**What you need to do:**
Return only the lines running from the top of the entries to the line with "return made.outputs[output]", inclusive, exactly as written.

**Information supplied:**
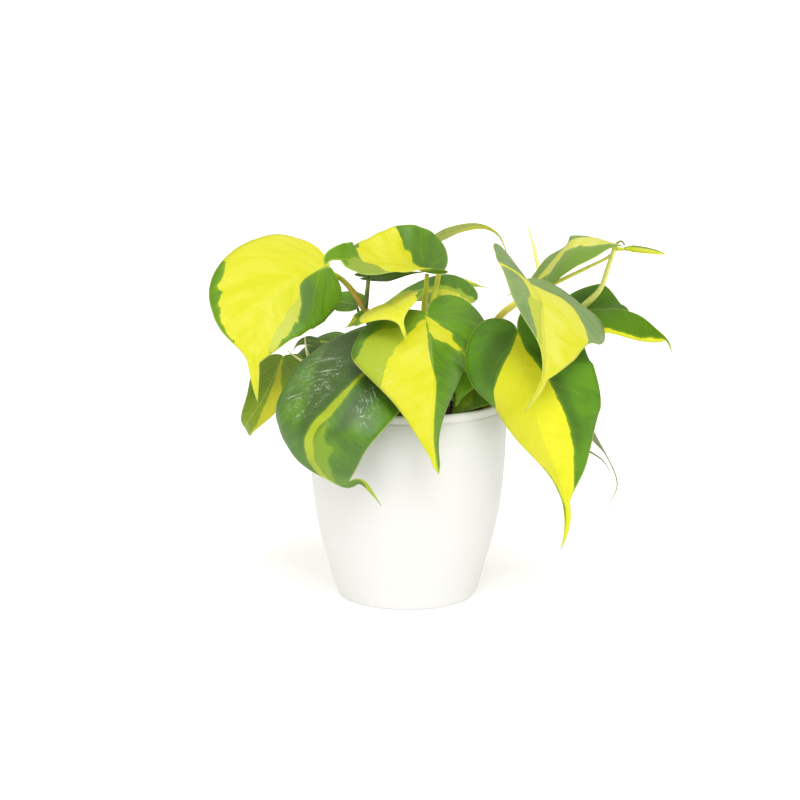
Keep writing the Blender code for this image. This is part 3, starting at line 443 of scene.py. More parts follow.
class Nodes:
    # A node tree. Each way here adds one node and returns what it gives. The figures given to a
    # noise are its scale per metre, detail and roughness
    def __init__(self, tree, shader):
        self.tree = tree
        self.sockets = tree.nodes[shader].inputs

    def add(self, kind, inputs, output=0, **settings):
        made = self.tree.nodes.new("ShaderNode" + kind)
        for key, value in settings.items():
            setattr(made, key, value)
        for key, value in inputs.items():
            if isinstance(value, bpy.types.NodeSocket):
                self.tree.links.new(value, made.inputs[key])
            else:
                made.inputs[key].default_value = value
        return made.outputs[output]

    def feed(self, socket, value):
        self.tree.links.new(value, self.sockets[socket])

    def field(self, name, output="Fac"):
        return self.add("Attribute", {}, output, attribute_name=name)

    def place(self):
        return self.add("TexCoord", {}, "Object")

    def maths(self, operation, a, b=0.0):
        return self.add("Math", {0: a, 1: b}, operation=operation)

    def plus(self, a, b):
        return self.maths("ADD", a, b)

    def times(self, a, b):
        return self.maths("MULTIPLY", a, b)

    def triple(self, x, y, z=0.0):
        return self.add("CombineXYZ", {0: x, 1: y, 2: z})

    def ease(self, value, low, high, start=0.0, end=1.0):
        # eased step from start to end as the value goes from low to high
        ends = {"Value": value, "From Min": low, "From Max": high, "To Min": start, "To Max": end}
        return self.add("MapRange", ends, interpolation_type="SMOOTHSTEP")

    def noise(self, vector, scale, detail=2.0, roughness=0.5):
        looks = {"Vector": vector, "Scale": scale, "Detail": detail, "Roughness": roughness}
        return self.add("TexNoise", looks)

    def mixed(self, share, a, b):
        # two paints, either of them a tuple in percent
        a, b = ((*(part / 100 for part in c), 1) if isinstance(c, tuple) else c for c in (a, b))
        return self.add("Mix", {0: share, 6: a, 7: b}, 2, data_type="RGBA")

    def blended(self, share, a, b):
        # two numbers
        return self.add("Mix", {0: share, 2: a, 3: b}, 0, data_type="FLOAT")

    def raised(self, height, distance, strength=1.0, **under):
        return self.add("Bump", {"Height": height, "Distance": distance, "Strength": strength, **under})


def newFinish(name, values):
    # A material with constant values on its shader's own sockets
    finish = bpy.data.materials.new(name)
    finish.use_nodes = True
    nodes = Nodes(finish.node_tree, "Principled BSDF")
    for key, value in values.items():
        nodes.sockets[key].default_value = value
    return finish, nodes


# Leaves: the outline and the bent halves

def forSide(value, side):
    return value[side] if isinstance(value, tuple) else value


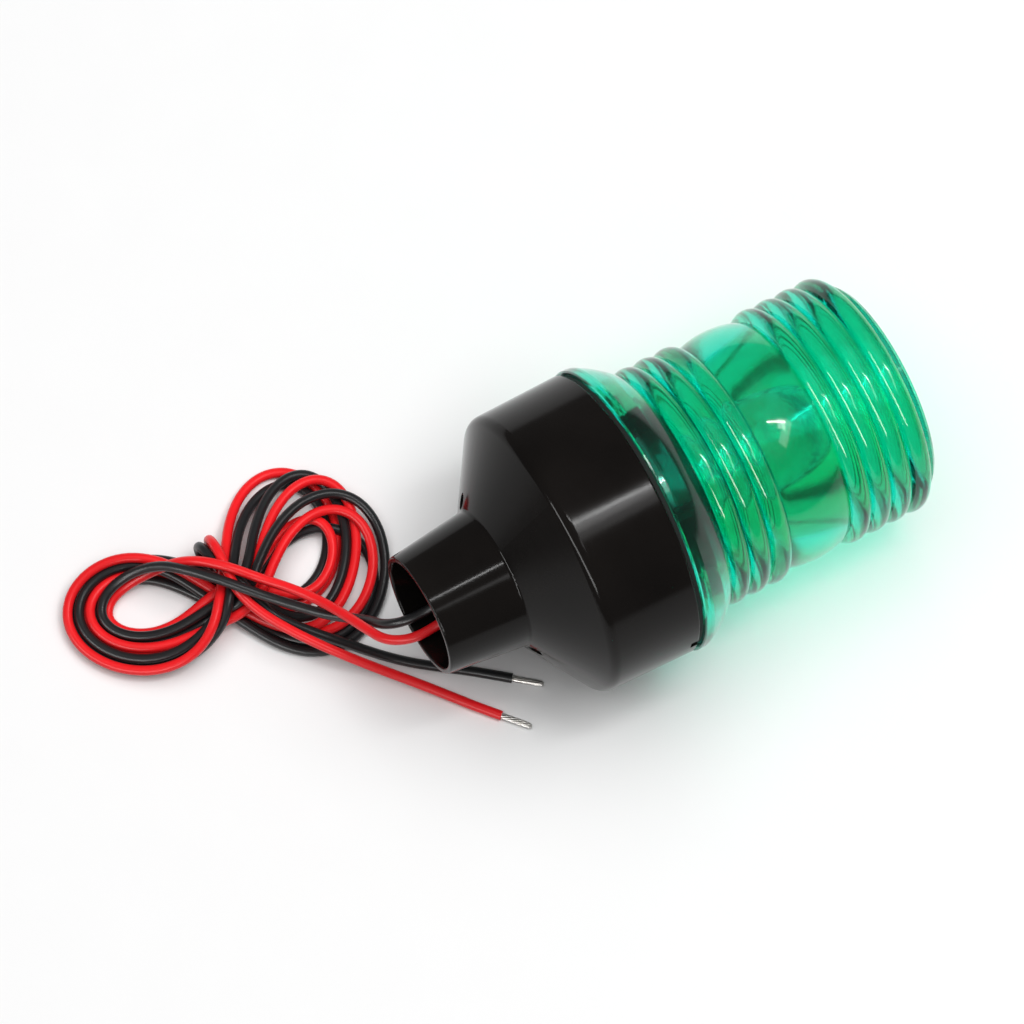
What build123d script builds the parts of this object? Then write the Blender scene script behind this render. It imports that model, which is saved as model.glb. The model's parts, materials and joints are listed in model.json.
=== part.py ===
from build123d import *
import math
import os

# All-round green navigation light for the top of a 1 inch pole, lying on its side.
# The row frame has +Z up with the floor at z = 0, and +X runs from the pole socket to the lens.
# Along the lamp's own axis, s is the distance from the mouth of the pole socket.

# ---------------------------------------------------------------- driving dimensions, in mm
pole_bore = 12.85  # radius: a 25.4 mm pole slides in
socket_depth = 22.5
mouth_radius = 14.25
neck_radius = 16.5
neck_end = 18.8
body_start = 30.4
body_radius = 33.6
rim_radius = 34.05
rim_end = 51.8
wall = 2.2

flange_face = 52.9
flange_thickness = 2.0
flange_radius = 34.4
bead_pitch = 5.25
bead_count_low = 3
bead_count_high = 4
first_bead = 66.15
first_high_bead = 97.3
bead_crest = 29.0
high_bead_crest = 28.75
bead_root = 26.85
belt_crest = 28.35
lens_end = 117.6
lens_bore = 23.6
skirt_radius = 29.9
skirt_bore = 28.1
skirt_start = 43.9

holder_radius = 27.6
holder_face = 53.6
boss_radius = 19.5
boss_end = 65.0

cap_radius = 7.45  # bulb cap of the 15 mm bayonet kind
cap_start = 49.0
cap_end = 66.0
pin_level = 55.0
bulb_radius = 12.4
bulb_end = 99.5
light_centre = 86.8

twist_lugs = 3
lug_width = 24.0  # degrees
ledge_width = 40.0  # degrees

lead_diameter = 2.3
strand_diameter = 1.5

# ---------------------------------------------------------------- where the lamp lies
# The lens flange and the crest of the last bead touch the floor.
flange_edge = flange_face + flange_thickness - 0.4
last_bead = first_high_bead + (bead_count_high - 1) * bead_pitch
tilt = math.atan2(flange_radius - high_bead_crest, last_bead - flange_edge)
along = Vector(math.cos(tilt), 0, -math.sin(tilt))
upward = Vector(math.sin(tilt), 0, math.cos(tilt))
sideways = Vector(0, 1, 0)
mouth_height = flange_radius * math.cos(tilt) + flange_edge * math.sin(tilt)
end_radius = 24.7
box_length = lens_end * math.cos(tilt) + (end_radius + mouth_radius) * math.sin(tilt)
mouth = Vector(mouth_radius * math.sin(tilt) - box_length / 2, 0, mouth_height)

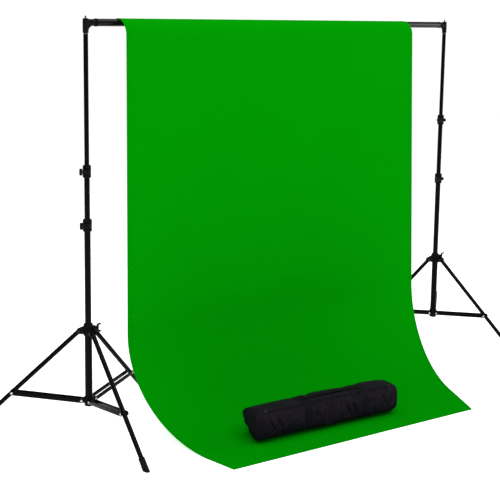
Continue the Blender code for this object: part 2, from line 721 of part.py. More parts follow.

**Finished task:**
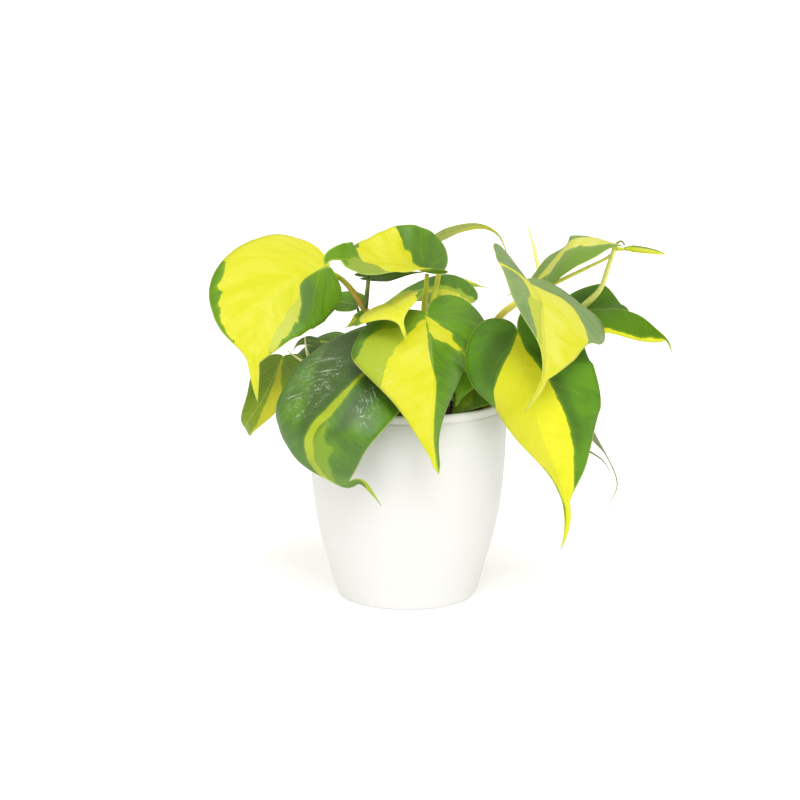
Keep writing the Blender code for this image. This is part 3, starting at line 443 of scene.py. More parts follow.
class Nodes:
    # A node tree. Each way here adds one node and returns what it gives. The figures given to a
    # noise are its scale per metre, detail and roughness
    def __init__(self, tree, shader):
        self.tree = tree
        self.sockets = tree.nodes[shader].inputs

    def add(self, kind, inputs, output=0, **settings):
        made = self.tree.nodes.new("ShaderNode" + kind)
        for key, value in settings.items():
            setattr(made, key, value)
        for key, value in inputs.items():
            if isinstance(value, bpy.types.NodeSocket):
                self.tree.links.new(value, made.inputs[key])
            else:
                made.inputs[key].default_value = value
        return made.outputs[output]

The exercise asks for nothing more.